12. The Absolute in metaphysics fulfills the same function as the absolute in geometry. According as we suppose the infinitely distant beginning and end of the universe are distinct, identical, or nonexistent, we have three kinds of philosophy. What should determine our choice of these? Observed facts. These are all in favor of the first.
13. Résumé of all these principles of the method of philosophy. Method relaxed for this sketch.
APPLICATION OF THIS METHOD
14. The process, the beginning, the end.
15. The law of assimilation. Disturbance and its propagation.
16. Development of Time. How to conceive of time being developed. How its different properties came about.
17. Development of space and of the laws of matter and motion. They could not be otherwise.

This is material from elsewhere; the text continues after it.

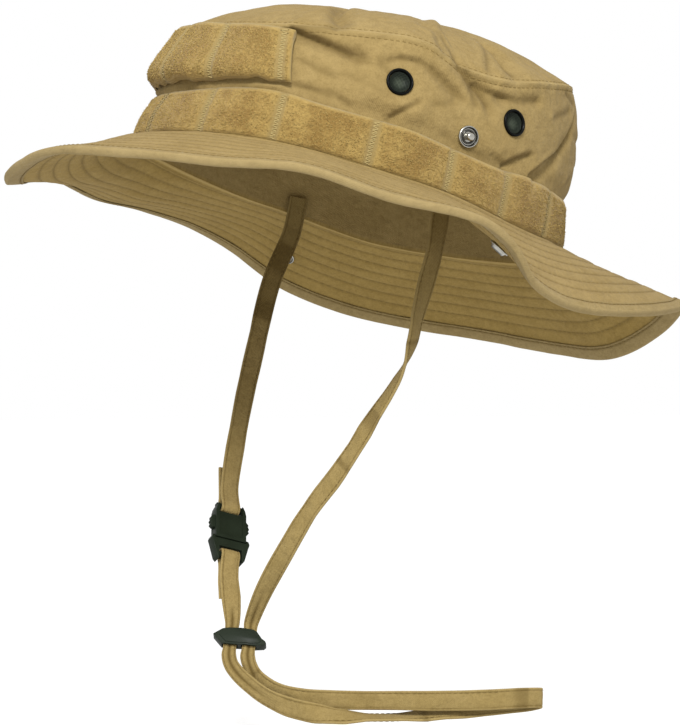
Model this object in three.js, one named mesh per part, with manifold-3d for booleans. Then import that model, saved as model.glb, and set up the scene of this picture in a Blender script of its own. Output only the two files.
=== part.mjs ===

18. Gravitation and molecular forces.
19. The chemical elements.
20. Protoplasm.
21. Consciousness. Development of God.
22. The end of things.
5
[On Framing Philosophical Theories]
late Spring 1890 | Houghton Library |
Three questions, at least, I think it must be admitted, ought to form the subject of studies preliminary to the formation of any philosophical theory; namely, 1st, the purpose of the theory, 2nd, the proper method of discovering it, 3rd, the method of proving it to be true. I think, too, it can hardly be denied that it will be safer to consider these questions concerning the particular theory which is to be sought out, in the light of whatever we can ascertain regarding the functions, the discovery, and the establishment of sound theories in general. But these are questions of logic; and thus, no matter whether we ultimately decide to rest our philosophy upon logical principles as data, or upon psychological laws, or upon physical observations, or upon mystical experiences, or upon intuitions of first principles, or testimony, in any event these logical questions have to be considered first.